Monday, January 06, 2014

Papadopoulos and Sons - Sunday 12th January 5:00 PM

Our next film Sunday chronicles the fortunes of Harry Popadopoulos, a north London comestibles magnate "obliged to downsize when he finds that even an empire founded on taramasalata cannot survive a double-dip recession" (The Guardian’s reviewer, along with others, had a field day with food based puns!)

Papadopoulos and Sons is a comedy-drama exploring the stresses of family and business, not to mention the odd ethnic tension with the kebab shop down the road.

Again according to the Guardian "its an ambitious attempt to rewrite Lear for laughter rather than tears. It's a throwback, but relaxed, sweet and funny with it: a first feature that makes an impression by not pushing too hard to make an impression."


Friday, January 03, 2014

Happy New Year From Keswick Film Club

Happy New Year, film lovers - I hope you have had a great Christmas and New Year and you are now ready for our new season!

We start again this Sunday, 5th January at 4.15pm for our usual start of season drinks; this gives you a chance to swap Christmas stories, get a free drink and maybe buy yourself a Spring Season Pass; these will be on sale in foyer for £30 to club members, which makes it only £2.50 per film if you come to them all!

Our first film follows at 5.00pm.
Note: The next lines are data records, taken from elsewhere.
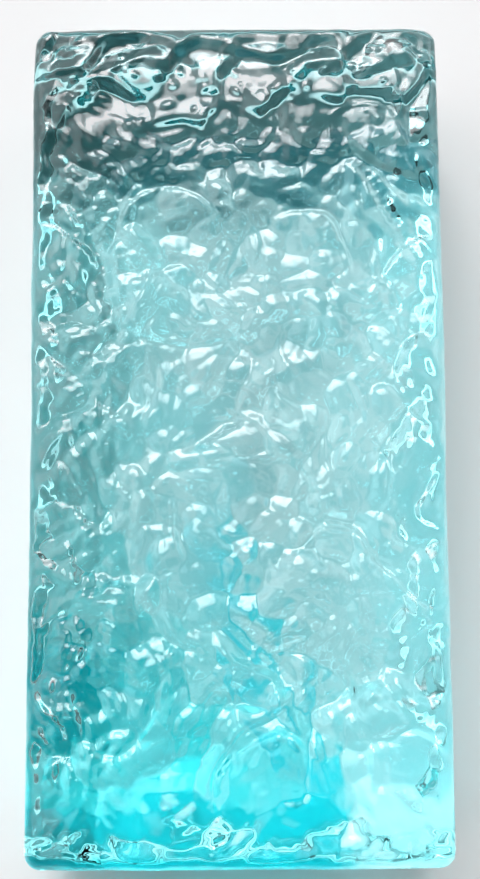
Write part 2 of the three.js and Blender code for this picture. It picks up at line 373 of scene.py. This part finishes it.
def box_skin():
    """The box's corners and faces: five gridded sides, and the flat face as rim and one polygon."""
    lines = [mesh_lines(BRICK[0], FACE_MESH_STEP), mesh_lines(BRICK[1], FACE_MESH_STEP),
             mesh_lines(BRICK[2], WALL_MESH_STEP)]
    last = [len(line) - 1 for line in lines]
    numbers = {}
    corners = []
    faces = []

    def number(i, j, k):
        key = (i, j, k)
        if key not in numbers:
            numbers[key] = len(corners)
            corners.append((lines[0][i], lines[1][j], lines[2][k]))
        return numbers[key]

    def grid(axis, at, flip, keep=lambda a, b: True):
        a_axis, b_axis = [(1, 2), (2, 0), (0, 1)][axis]
        for a in range(last[a_axis]):
            for b in range(last[b_axis]):
                if not keep(a, b):
                    continue
                ring = []
                for da, db in ((0, 0), (1, 0), (1, 1), (0, 1)):
                    place = [0, 0, 0]
                    place[axis] = at
                    place[a_axis] = a + da
                    place[b_axis] = b + db
                    ring.append(number(*place))
                faces.append(ring[::-1] if flip else ring)

    def on_rim(a, b):
        inside_a = CORNER_STEPS <= a < last[0] - CORNER_STEPS
        inside_b = CORNER_STEPS <= b < last[1] - CORNER_STEPS
        return not (inside_a and inside_b)

    grid(0, last[0], False)
    grid(0, 0, True)
    grid(1, last[1], False)
    grid(1, 0, True)
    grid(2, last[2], False)
    grid(2, 0, True, on_rim)
    low, high_x, high_y = CORNER_STEPS, last[0] - CORNER_STEPS, last[1] - CORNER_STEPS
    loop = [number(low, j, 0) for j in range(low, high_y)]
    loop += [number(i, high_y, 0) for i in range(low, high_x)]
    loop += [number(high_x, j, 0) for j in range(high_y, low, -1)]
    loop += [number(i, low, 0) for i in range(high_x, low, -1)]
    faces.append(loop)
    return np.array(corners), faces


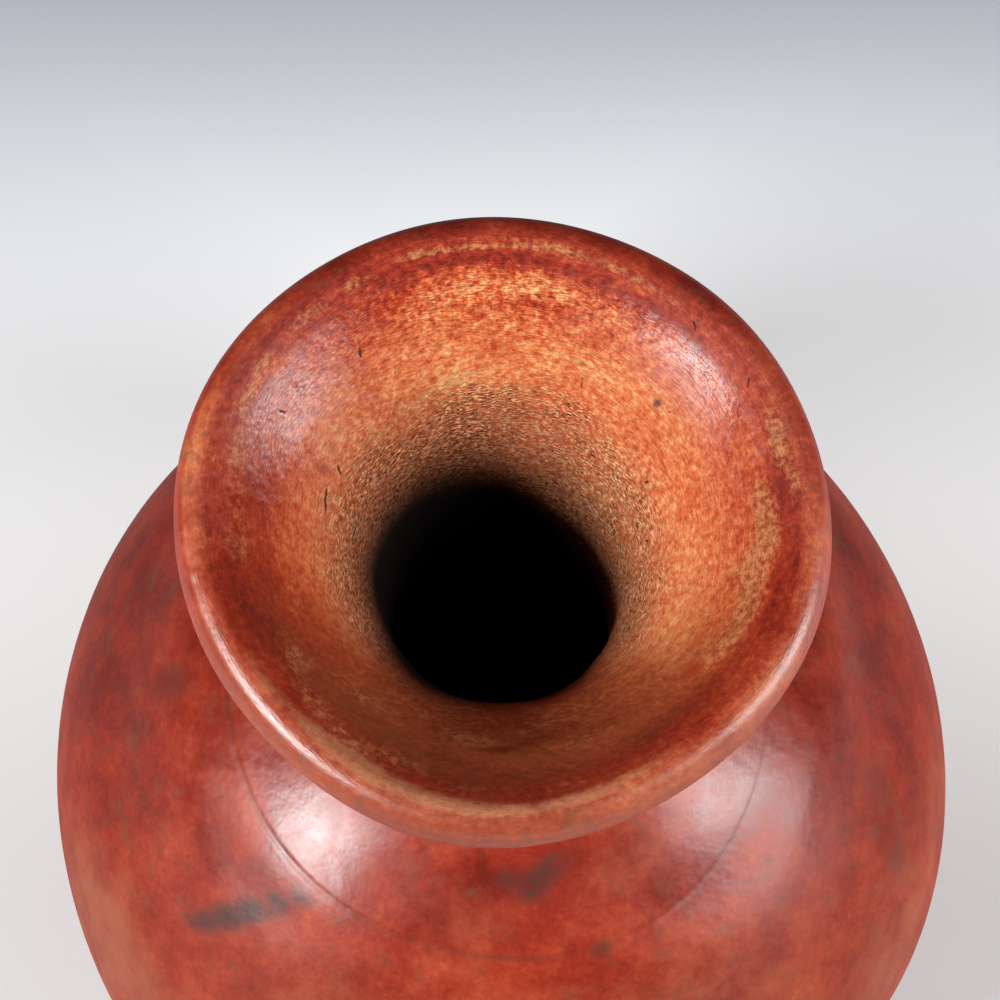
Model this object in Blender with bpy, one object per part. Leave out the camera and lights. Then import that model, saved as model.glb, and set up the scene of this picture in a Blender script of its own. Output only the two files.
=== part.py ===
"""Long-necked vessel: one hollow piece of fired clay, closed at the foot and open at a flared mouth.

The wall is drawn as one line in the plane of radius and height, worked out from the named sizes below, and is turned
once round the upright axis. Metres, +Z up, the middle of the flat foot at the origin.
"""
import math

import bpy

# Wall, measured square to the surface
WALL = 0.0065

# Foot: a small worn flat under a rounded body
FOOT_RADIUS = 0.030
FOOT_EDGE = 0.007

# Body: widest at BELLY_HEIGHT, with an elliptical shoulder above it
BODY_RADIUS = 0.1042
BELLY_HEIGHT = 0.0780
SHOULDER_RISE = 0.0967

# Neck: a soft corner out of the shoulder, a straight throat, then the flare
NECK_BORE = 0.0207
NECK_CORNER = 0.0220
NECK_STRAIGHT = 0.0215
FLARE_DEPTH = 0.0626
FLARE_POWER = 2.53

# Lip: outer radius, how far it is rounded inwards, and the height of its rounded outer face
MOUTH_RADIUS = 0.0540
LIP_WIDTH = 0.0066
LIP_HEIGHT = 0.0115

# Ring cut round the shoulder by hand
RING_RADIUS = 0.0565
RING_WIDTH = 0.0022
RING_DEPTH = 0.0010

SEGMENTS = 56
BELLY_STEPS = 9
CORNER_STEPS = 5
FLARE_STEPS = 8
LIP_STEPS = 4


def curve(start, handle_a, handle_b, end, steps):
    """Points of a cubic curve from start to end, both ends included."""
    points = []
    for i in range(steps + 1):
        t = i / steps
        s = 1.0 - t
        weights = (s * s * s, 3.0 * s * s * t, 3.0 * s * t * t, t * t * t)
        points.append(tuple(
            sum(w * p[k] for w, p in zip(weights, (start, handle_a, handle_b, end))) for k in (0, 1)))
    return points


def shoulder_height(radius):
    """Height of the outer shoulder above the foot at a radius."""
    return BELLY_HEIGHT + SHOULDER_RISE * math.sqrt(1.0 - (radius / BODY_RADIUS) ** 2)


def shoulder_slope(radius):
    """Change of the shoulder's height with its radius."""
    share = radius / BODY_RADIUS
    return -SHOULDER_RISE * share / (BODY_RADIUS * math.sqrt(1.0 - share * share))


def lower_body():
    """Outer line from the middle of the foot to the widest level."""
    cut = FOOT_RADIUS + FOOT_EDGE
    drop = BELLY_HEIGHT / math.sqrt(1.0 - (cut / BODY_RADIUS) ** 2)
    start = math.acos(min(1.0, (cut + FOOT_EDGE) / BODY_RADIUS))
    arc = []
    for i in range(BELLY_STEPS + 1):
        angle = start * (1.0 - i / BELLY_STEPS)
        arc.append((BODY_RADIUS * math.cos(angle), BELLY_HEIGHT - drop * math.sin(angle)))
    edge = curve((FOOT_RADIUS, 0.0), (cut, 0.0), (cut, 0.0), arc[0], 3)
    return [(0.0, 0.0), (FOOT_RADIUS * 0.5, 0.0)] + edge[:-1] + arc


def upper_body():
    """Outer line from above the widest level to the straight throat."""
    neck = NECK_BORE + WALL
    leave = neck + NECK_CORNER
    end = math.acos(min(1.0, leave / BODY_RADIUS))
    arc = []
    for i in range(1, BELLY_STEPS + 1):
        angle = end * i / BELLY_STEPS
        radius = BODY_RADIUS * math.cos(angle)
        arc.append((radius, shoulder_height(radius)))
    top = (neck, shoulder_height(neck) + NECK_CORNER)
    reach = 0.62 * NECK_CORNER
    slope = shoulder_slope(leave)
    handle = (leave - reach, shoulder_height(leave) - slope * reach)
    corner = curve((leave, shoulder_height(leave)), handle, (neck, top[1] - 0.9 * NECK_CORNER), top, CORNER_STEPS)
    return arc + corner[1:]


def flare_point(share, flare_foot, wall):
    """Point of the flare at a share of its depth below the mouth, moved outwards by wall."""
    spread = MOUTH_RADIUS - 0.5 * LIP_WIDTH - NECK_BORE
    rest = 1.0 - share
    radius = NECK_BORE + spread * rest ** FLARE_POWER
    slope = spread * FLARE_POWER * rest ** (FLARE_POWER - 1.0) / FLARE_DEPTH
    length = math.hypot(1.0, slope)
    return radius + wall / length, flare_foot + FLARE_DEPTH * rest - wall * slope / length


def toward(point, other, amount):
    """Point moved by amount towards another."""
    length = math.dist(point, other)
    return tuple(a + (b - a) * amount / length for a, b in zip(point, other))


def flare_and_lip(flare_foot):
    """Line up the outside of the flare, over the lip and down the inside to the throat."""
    lip_in = 0.25 * LIP_WIDTH / (MOUTH_RADIUS - NECK_BORE)
    lip_out = LIP_HEIGHT / FLARE_DEPTH
    outside = []
    inside = []
    for i in range(FLARE_STEPS + 1):
        spread = (1.0 - i / FLARE_STEPS) ** 1.25
        outside.append(flare_point(lip_out + (1.0 - lip_out) * spread, flare_foot, WALL))
        inside.append(flare_point(lip_in + (1.0 - lip_in) * spread, flare_foot, 0.0))
    mouth = flare_foot + FLARE_DEPTH
    rim = (MOUTH_RADIUS, mouth - 0.52 * LIP_HEIGHT)
    face = toward(outside[-1], outside[-2], -0.55 * LIP_HEIGHT)
    under = curve(outside[-1], face, (rim[0], rim[1] - 0.42 * LIP_HEIGHT), rim, LIP_STEPS)
    crest = toward(inside[-1], inside[-2], -0.62 * LIP_WIDTH)
    over = curve(rim, (rim[0], rim[1] + 0.38 * LIP_HEIGHT), crest, inside[-1], LIP_STEPS + 2)
    return outside + under[1:-1] + over + inside[::-1][1:]


def moved_in(line, distance):
    """The same line moved square to itself, towards the hollow."""
    moved = []
    for i, (radius, height) in enumerate(line):
        before = line[max(i - 1, 0)]
        after = line[min(i + 1, len(line) - 1)]
        along = (after[0] - before[0], after[1] - before[1])
        length = math.hypot(*along)
        moved.append((max(0.0, radius - distance * along[1] / length), height + distance * along[0] / length))
    return moved


def with_ring(line):
    """The outer line with the cut ring let into the shoulder."""
    height = shoulder_height(RING_RADIUS)
    slope = shoulder_slope(RING_RADIUS)
    length = math.hypot(1.0, slope)
    ring = []
    for share, cut in ((0.5, 0.0), (0.22, 0.8), (0.0, 1.0), (-0.22, 0.8), (-0.5, 0.0)):
        radius = RING_RADIUS + share * RING_WIDTH / length
        depth = cut * RING_DEPTH
        ring.append((radius + depth * slope / length, shoulder_height(radius) - depth / length))
    outer = [p for p in line if p[1] < height - RING_WIDTH or p[0] > RING_RADIUS + RING_WIDTH]
    inner = [p for p in line[len(outer):] if p[0] < RING_RADIUS - RING_WIDTH]
    return outer + ring + inner


def vessel_line():
    """The whole closed line of the wall, from the middle of the foot over the lip to the middle of the hollow."""
    body = lower_body() + upper_body()
    flare_foot = body[-1][1] + NECK_STRAIGHT
    hollow = moved_in(body, WALL)
    return with_ring(body) + flare_and_lip(flare_foot) + hollow[::-1]


def turned(line, segments):
    """Vertices and faces of the line turned round Z, with a single point wherever it meets the axis."""
    vertices = []
    rings = []
    for radius, height in line:
        if radius < 1e-6:
            rings.append([len(vertices)] * segments)
            vertices.append((0.0, 0.0, height))
            continue
        rings.append(list(range(len(vertices), len(vertices) + segments)))
        for k in range(segments):
            angle = 2.0 * math.pi * k / segments
            vertices.append((radius * math.cos(angle), radius * math.sin(angle), height))
    faces = []
    for low, high in zip(rings, rings[1:]):
        for k in range(segments):
            after = (k + 1) % segments
            corners = []
            for corner in (low[k], low[after], high[after], high[k]):
                if corner not in corners:
                    corners.append(corner)
            faces.append(corners)
    return vertices, faces


def clay():
    """Burnished red slip."""
    material = bpy.data.materials.new("redware")
    material.use_nodes = True
    surface = material.node_tree.nodes["Principled BSDF"]
    surface.inputs["Base Color"].default_value = (0.36, 0.07, 0.03, 1.0)
    surface.inputs["Roughness"].default_value = 0.35
    return material


def main():
    for thing in list(bpy.data.objects):
        bpy.data.objects.remove(thing, do_unlink=True)
    vertices, faces = turned(vessel_line(), SEGMENTS)
    mesh = bpy.data.meshes.new("vessel")
    mesh.from_pydata(vertices, [], faces)
    mesh.materials.append(clay())
    mesh.update()
    vessel = bpy.data.objects.new("vessel", mesh)
    bpy.context.scene.collection.objects.link(vessel)


main()
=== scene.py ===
"""Long-necked burnished redware vessel, seen from high above its flared mouth.

The clay is one surface of two parameters: the azimuth round the upright axis, from +X towards +Y, and the run
along the wall's line in millimetres, counted from the crest of the lip, minus outside and plus inside. Masks
worked out from the same two parameters say where the slip is worn, bare, gritty or smoked, and where shade
and highlights are painted into the colour, and the material breaks their edges up with noise.
"""
import math

import bpy
import numpy as np
from mathutils import Matrix, Vector


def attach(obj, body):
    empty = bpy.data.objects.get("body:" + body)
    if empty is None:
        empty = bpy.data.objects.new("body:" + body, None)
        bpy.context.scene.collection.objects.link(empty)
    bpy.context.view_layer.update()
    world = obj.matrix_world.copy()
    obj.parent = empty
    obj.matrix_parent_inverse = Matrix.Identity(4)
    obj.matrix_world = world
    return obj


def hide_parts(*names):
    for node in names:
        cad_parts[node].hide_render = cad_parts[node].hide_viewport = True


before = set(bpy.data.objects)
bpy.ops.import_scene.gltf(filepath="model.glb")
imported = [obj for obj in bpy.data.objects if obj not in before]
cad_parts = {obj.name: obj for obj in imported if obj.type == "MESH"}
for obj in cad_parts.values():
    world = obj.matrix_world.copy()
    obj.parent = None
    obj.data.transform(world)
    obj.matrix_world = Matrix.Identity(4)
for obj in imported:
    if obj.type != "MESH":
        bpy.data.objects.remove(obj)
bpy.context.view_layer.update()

# The part's sizes, in metres
WALL = 0.0065
FOOT_RADIUS = 0.030
FOOT_EDGE = 0.007
BODY_RADIUS = 0.1042
BELLY_HEIGHT = 0.0780
SHOULDER_RISE = 0.0967
NECK_BORE = 0.0207
NECK_CORNER = 0.0220
NECK_STRAIGHT = 0.0215
FLARE_DEPTH = 0.0626
FLARE_POWER = 2.53
MOUTH_RADIUS = 0.0540
LIP_WIDTH = 0.0066
LIP_HEIGHT = 0.0115
RING_RADIUS = 0.0565

# One millimetre in metres
MM = 0.001

# Points on each stretch of the wall's line, and on each row round the vessel
FLOOR_STEPS = 16
EDGE_STEPS = 24
BODY_STEPS = 160
CORNER_STEPS = 60
FLARE_STEPS = 120
LIP_STEPS = 50
CREST_STEPS = 60
COLUMNS = 432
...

Continuing what is almost as long a tradition as the free drinks, we have a French period drama for you. 'Marius' is the first of a trilogy based on Marcel Pagnol novels (the second, 'Fanny', follows as the last film in our Spring Season on 30th March). The trilogy is directed by Daniel Auteuil, who also stars as Cesar, the father of Marius and the title role of the third film. The films are Auteuil's follow up after 'The Well-Digger's Daughter', which was our most popular film in in Spring 2012 season.
In the first film, Marius is helping to run his father's bar in Marseille where he dreams of running away to sea, until he meets Fanny. Will their love be enough to keep Marius' feet on dry ground? The love story is played against a background of humour, giving us a great season starter.